Set down the listing below verbatim, but only from its first line through the line containing "# ---- foot plate: steel with raised lozenges".

— begin Supplied material —

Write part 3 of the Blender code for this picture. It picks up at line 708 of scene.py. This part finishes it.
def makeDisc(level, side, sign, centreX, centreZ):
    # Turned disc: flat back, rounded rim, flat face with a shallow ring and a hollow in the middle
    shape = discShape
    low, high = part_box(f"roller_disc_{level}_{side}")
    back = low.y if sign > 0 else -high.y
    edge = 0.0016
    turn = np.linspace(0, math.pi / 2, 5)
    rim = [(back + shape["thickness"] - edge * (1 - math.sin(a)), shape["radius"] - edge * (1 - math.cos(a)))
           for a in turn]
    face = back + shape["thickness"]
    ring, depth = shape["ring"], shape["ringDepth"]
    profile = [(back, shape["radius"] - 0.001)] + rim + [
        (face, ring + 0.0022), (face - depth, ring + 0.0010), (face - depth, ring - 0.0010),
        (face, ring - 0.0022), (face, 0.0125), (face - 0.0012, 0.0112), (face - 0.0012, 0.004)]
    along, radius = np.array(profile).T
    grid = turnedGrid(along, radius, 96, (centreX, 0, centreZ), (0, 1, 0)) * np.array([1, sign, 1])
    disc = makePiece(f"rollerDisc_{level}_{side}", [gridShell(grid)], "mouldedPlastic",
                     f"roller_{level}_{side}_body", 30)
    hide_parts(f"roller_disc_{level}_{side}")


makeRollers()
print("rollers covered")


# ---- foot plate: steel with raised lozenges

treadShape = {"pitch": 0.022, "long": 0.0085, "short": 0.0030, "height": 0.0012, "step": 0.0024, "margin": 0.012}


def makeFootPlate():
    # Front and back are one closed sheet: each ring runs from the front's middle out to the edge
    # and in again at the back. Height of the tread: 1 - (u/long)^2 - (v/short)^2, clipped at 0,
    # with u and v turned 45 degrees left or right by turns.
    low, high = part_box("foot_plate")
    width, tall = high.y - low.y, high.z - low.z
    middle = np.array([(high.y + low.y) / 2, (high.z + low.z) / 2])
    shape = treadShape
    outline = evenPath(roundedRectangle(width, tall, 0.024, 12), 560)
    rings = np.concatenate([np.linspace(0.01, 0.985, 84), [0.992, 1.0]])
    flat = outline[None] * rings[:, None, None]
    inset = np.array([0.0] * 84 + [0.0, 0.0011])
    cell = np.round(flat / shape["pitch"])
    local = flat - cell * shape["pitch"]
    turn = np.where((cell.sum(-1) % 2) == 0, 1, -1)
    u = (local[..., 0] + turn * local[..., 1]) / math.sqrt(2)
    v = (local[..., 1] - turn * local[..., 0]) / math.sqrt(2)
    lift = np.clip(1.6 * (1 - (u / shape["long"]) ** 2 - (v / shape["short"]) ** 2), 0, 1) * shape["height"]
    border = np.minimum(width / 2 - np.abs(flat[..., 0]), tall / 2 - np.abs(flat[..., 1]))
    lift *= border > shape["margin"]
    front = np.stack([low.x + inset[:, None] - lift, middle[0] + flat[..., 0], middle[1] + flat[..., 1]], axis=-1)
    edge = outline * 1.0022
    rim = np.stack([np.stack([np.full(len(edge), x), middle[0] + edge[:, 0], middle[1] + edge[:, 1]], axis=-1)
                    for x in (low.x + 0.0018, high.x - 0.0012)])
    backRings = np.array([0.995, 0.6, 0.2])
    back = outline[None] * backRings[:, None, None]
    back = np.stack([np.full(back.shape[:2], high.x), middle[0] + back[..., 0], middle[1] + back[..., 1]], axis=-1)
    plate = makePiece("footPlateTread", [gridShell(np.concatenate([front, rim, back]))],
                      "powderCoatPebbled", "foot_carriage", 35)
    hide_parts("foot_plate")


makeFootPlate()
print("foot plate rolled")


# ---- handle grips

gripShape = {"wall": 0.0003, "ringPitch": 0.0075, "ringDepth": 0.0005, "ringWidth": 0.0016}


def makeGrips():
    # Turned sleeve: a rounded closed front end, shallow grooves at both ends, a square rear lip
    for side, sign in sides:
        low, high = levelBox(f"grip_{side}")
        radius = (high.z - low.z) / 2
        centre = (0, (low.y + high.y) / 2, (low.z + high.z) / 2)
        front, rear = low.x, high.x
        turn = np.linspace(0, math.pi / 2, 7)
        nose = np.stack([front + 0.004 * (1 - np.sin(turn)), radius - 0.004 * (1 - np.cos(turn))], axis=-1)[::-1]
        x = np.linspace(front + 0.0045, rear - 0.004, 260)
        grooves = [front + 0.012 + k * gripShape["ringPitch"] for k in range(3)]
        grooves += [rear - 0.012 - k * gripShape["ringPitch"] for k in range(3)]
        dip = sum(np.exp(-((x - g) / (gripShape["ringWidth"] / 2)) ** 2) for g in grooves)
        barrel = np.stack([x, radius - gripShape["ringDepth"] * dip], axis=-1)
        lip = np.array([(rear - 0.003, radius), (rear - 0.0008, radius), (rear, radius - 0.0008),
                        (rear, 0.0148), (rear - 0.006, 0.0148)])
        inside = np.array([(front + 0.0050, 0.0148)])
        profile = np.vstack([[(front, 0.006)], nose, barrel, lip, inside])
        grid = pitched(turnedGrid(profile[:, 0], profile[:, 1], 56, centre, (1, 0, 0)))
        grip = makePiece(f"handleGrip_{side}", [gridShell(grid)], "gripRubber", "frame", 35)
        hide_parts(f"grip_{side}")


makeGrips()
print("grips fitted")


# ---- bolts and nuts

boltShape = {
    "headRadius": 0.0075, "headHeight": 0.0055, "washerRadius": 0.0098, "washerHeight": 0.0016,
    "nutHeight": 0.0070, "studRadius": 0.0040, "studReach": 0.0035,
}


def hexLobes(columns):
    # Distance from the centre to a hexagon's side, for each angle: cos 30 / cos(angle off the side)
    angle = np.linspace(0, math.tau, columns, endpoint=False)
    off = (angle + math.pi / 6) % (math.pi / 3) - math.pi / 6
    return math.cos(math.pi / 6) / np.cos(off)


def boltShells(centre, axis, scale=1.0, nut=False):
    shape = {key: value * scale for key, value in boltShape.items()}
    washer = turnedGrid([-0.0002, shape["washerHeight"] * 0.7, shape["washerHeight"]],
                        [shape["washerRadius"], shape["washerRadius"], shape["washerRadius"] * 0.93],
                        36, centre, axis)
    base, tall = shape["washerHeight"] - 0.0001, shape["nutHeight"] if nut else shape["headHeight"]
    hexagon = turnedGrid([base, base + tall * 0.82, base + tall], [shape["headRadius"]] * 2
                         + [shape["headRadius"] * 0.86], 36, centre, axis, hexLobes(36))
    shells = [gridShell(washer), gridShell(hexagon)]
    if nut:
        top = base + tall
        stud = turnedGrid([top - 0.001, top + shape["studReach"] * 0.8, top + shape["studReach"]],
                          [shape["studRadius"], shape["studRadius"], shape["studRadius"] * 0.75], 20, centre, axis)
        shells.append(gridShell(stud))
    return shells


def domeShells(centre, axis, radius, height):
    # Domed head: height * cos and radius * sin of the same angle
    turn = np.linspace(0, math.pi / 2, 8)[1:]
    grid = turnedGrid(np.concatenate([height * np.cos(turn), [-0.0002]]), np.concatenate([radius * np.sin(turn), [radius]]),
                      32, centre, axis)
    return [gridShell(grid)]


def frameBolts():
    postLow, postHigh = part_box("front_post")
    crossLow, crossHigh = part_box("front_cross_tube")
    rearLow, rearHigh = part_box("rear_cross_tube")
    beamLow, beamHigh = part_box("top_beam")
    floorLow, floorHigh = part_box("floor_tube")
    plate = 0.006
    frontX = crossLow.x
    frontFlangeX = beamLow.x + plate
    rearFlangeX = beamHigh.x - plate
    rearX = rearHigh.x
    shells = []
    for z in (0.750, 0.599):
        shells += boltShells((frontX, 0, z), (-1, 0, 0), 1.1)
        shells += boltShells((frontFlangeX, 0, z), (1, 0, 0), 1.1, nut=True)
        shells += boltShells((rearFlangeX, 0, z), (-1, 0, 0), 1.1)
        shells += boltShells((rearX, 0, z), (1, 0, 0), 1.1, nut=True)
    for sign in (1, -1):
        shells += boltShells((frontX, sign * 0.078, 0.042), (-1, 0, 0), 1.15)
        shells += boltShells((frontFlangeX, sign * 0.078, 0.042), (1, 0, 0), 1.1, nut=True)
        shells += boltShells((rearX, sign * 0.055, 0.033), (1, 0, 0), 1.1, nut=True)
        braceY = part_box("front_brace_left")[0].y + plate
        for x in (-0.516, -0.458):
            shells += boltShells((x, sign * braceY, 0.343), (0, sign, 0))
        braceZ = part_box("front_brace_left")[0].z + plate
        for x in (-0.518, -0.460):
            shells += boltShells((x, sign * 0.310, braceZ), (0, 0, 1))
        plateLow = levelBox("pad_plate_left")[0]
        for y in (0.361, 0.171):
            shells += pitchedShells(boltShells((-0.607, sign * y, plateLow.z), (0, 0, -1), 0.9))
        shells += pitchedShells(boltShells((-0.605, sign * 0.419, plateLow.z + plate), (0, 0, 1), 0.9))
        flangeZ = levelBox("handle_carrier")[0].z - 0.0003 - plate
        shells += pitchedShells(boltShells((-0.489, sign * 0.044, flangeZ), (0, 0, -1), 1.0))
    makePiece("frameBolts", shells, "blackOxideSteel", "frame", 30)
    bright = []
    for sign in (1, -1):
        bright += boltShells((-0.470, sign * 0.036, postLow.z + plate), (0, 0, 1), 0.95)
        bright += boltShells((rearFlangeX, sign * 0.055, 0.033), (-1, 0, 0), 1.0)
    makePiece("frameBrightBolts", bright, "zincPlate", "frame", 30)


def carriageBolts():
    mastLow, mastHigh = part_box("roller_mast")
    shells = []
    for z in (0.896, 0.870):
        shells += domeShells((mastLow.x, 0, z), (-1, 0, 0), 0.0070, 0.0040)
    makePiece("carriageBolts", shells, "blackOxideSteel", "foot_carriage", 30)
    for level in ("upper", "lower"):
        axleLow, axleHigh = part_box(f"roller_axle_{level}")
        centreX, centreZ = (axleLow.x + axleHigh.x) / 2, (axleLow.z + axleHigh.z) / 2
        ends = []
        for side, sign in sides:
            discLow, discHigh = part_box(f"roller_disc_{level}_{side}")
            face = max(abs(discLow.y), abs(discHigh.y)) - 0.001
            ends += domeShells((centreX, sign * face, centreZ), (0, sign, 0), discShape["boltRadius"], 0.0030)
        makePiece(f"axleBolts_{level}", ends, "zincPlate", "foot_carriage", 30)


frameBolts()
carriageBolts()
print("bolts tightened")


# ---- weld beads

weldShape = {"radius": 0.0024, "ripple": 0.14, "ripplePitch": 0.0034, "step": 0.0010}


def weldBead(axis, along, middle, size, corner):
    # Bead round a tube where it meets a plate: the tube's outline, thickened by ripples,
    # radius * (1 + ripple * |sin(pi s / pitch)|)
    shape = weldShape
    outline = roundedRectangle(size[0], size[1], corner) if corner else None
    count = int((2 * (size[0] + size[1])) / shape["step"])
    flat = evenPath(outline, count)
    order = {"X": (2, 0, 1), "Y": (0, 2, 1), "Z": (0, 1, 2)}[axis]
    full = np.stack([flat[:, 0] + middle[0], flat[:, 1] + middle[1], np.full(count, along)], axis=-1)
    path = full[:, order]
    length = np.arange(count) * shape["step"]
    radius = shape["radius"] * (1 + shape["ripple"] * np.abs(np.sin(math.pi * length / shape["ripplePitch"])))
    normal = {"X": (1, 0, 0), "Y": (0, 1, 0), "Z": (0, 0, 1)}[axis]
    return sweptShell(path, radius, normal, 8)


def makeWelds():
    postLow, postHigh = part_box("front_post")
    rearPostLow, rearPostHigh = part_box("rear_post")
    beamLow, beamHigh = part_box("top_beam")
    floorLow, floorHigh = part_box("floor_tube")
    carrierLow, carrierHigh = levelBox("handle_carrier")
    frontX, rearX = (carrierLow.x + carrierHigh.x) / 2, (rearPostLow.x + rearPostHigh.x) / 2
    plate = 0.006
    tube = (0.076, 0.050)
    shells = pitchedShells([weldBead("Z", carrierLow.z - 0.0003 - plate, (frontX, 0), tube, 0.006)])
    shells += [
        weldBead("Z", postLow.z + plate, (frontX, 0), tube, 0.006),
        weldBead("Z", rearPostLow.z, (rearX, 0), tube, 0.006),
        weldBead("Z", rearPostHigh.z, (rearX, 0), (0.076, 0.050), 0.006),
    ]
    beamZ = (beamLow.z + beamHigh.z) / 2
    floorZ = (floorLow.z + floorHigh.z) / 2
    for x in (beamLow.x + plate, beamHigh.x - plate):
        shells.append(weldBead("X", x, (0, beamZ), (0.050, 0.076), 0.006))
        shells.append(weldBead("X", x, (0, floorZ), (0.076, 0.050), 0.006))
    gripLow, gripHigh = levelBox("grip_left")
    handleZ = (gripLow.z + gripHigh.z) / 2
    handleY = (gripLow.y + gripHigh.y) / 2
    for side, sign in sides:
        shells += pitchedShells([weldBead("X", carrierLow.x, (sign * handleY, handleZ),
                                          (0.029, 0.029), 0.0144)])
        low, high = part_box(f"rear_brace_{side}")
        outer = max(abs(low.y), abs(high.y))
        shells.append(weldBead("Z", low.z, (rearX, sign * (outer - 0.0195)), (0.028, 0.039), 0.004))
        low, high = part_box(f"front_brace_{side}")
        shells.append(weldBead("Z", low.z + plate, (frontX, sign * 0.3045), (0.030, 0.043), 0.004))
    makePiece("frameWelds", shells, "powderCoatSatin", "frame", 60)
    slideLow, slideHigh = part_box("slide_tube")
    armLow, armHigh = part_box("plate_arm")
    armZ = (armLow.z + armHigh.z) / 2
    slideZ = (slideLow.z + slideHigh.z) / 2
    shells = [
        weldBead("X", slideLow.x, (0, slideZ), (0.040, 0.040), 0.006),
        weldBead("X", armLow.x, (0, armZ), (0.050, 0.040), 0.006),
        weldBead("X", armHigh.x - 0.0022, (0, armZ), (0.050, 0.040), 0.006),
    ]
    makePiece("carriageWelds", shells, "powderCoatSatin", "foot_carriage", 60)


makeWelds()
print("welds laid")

— end Supplied material —

Result of this exercise
Write part 3 of the Blender code for this picture. It picks up at line 708 of scene.py. This part finishes it.
def makeDisc(level, side, sign, centreX, centreZ):
    # Turned disc: flat back, rounded rim, flat face with a shallow ring and a hollow in the middle
    shape = discShape
    low, high = part_box(f"roller_disc_{level}_{side}")
    back = low.y if sign > 0 else -high.y
    edge = 0.0016
    turn = np.linspace(0, math.pi / 2, 5)
    rim = [(back + shape["thickness"] - edge * (1 - math.sin(a)), shape["radius"] - edge * (1 - math.cos(a)))
           for a in turn]
    face = back + shape["thickness"]
    ring, depth = shape["ring"], shape["ringDepth"]
    profile = [(back, shape["radius"] - 0.001)] + rim + [
        (face, ring + 0.0022), (face - depth, ring + 0.0010), (face - depth, ring - 0.0010),
        (face, ring - 0.0022), (face, 0.0125), (face - 0.0012, 0.0112), (face - 0.0012, 0.004)]
    along, radius = np.array(profile).T
    grid = turnedGrid(along, radius, 96, (centreX, 0, centreZ), (0, 1, 0)) * np.array([1, sign, 1])
    disc = makePiece(f"rollerDisc_{level}_{side}", [gridShell(grid)], "mouldedPlastic",
                     f"roller_{level}_{side}_body", 30)
    hide_parts(f"roller_disc_{level}_{side}")


makeRollers()
print("rollers covered")


# ---- foot plate: steel with raised lozenges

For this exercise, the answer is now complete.